I get 1.75 moles (or 2.38 moles).

Then to get grams. Carbon weighs 12 grams, 4 x Hydrogen weighs 1 gram. 16 grams total.

16 Molecular mass x 1.75 moles = 28 grams. (Or 2.38 x 16 = 38.08 grams)

So 28 or 38. Maybe. I'm not sure, this question gives little information.


Chemistry (Enthalpy) Problem - Panacea - 2011-04-12

I know for sure that you have to separate the heat for the water into three different equations.

One for when the water is heated from 30 -> 100 degrees C. (C = 4.18 J / (g * C))

Two for the energy needed to break bonds within the 377g of H20 for it to evaporate. (H-Vap for water is 40.65 kJ/mol)

And third, the energy needed to heat the rest of the way (13 degrees C). (C = 2.03 J / (g*C)).

It's after here I think I mess up, where I need to set up the combustion equation for CH4: After balancing the equation (1 2 2 1 moles, respectively for each element), in order to acquire the DeltaH I have to subtract the heats of formations of the products minus the reactants.

Sorry for the late reply. I fell asleep.


EDIT: Son of a peach, finally got it.

q1 = (377g/18g = mol H20) * (75.291 J * mol ^ -1 * C ^ -1) * (70 C)
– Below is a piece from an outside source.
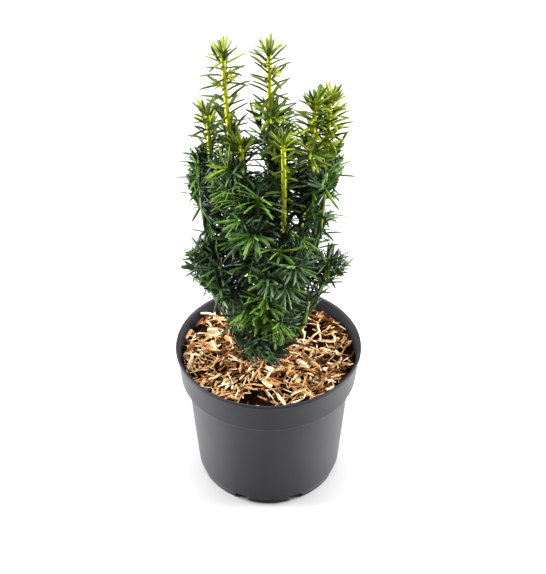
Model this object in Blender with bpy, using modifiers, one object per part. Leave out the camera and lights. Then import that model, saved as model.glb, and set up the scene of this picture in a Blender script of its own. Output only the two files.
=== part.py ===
"""A young upright yew in its round nursery pot, as separate closed solids.

The pot holds a plug of soil under a layer of shredded wood. A short trunk rises from the soil.
Boughs leave it low down and turn upright. Each ends where its own mass of needles starts. Lengths
are in metres and +Z is up. The origin is at the middle of the flat foot that the pot stands on.
"""

import math
import random
from collections import namedtuple

import bmesh
import bpy
from mathutils import Matrix, Vector, noise

MM = 0.001
GAP = 0.3 * MM  # between pieces that touch

# Pot, turned about the Z axis.
POT_HEIGHT = 142 * MM
RIM_RADIUS = 85 * MM
RIM_BEAD = 1.1 * MM  # how far the bead stands out of the collar
RIM_BEAD_HEIGHT = 3.2 * MM
COLLAR_HEIGHT = 33 * MM
COLLAR_FOOT_RADIUS = 81.4 * MM
BODY_TOP_RADIUS = 75.6 * MM
BODY_FOOT_RADIUS = 67.6 * MM
FOOT_RADIUS = 66.0 * MM
FOOT_HEIGHT = 5 * MM
FOOT_WIDTH = 6 * MM
FLOOR_HEIGHT = 4 * MM  # underside of the floor, between the feet
WALL = 1.6 * MM
POT_STEPS = 32
DRAIN_COUNT = 8
DRAIN_WIDTH = 13 * MM
DRAIN_HEIGHT = 15 * MM
DRAIN_DEPTH = 16 * MM

# What fills the pot.
SOIL_TOP = 122 * MM
MULCH_TOP = 131 * MM
MULCH_LUMP = 3.6 * MM
MULCH_LUMP_SIZE = 17 * MM
MULCH_SMALL_LUMP = 1.6 * MM
MULCH_SMALL_LUMP_SIZE = 7 * MM
MULCH_HOLE_RADIUS = 7.6 * MM
MULCH_RINGS = 7

# Trunk: from the soil to where the middle leader's needles start.
TRUNK_TOP = Vector((3, 8, 262)) * MM
TRUNK_RADIUS = 4.3 * MM
TRUNK_TOP_RADIUS = 2.0 * MM
FLARE = 2.6 * MM  # added at the soil
FLARE_HEIGHT = 9 * MM
TRUNK_POINTS = 12
TRUNK_SIDES = 10

# Boughs and the stems of the masses.
BOUGH_RADIUS = 2.3 * MM
STEM_RADIUS = 1.6 * MM  # where a bough ends and its mass starts
STEM_TIP_RADIUS = 0.9 * MM
TWIG_RADIUS = 1.0 * MM
TWIG_TIP_RADIUS = 0.7 * MM
BOUGH_SIDES = 6
SHOOT_POINTS = 40  # on the bent line, before it is spaced evenly
PATH_STEP = 3 * MM
BOUGH_RING_EVERY = 4  # steps

# Needles, broader than life and fewer, in whorls drawn out of the stem's faces.
NEEDLE_LENGTH = 26 * MM
NEEDLE_WIDTH = 5.6 * MM
NEEDLE_THICKNESS = 1.1 * MM
NEEDLE_WIDEST = 0.42  # share of the length from the root
WHORL_SPACING = 18.5 * MM
FIRST_WHORL = 4 * MM
FOOT_LEAN = math.radians(80)  # of a needle from its stem, low down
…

q2 = (377g/18g) * (40.65 kJ/mol H20)

q3 = (377g/18g) * (33.577 J * mol ^ -1 * C ^ -1) * (13 C)

q_tot = q1 + q2 + q3

DeltaH for methane combustion = Formation energy of productions minus reactants =

[(2*-241.8 kJ/mol)(H20 (g)) - 393.509 kJ/mol) (CO2)] - [-74.81 kJ/mol (Methane)] = DeltaH

n * DeltaH = -q_tot -> n = -q_tot/DeltaH

Mass methane (g) = n * 16g = 19.4 g


Chemistry (Enthalpy) Problem - OB3LISK - 2011-04-13

Never did something like that lol but nice anyway.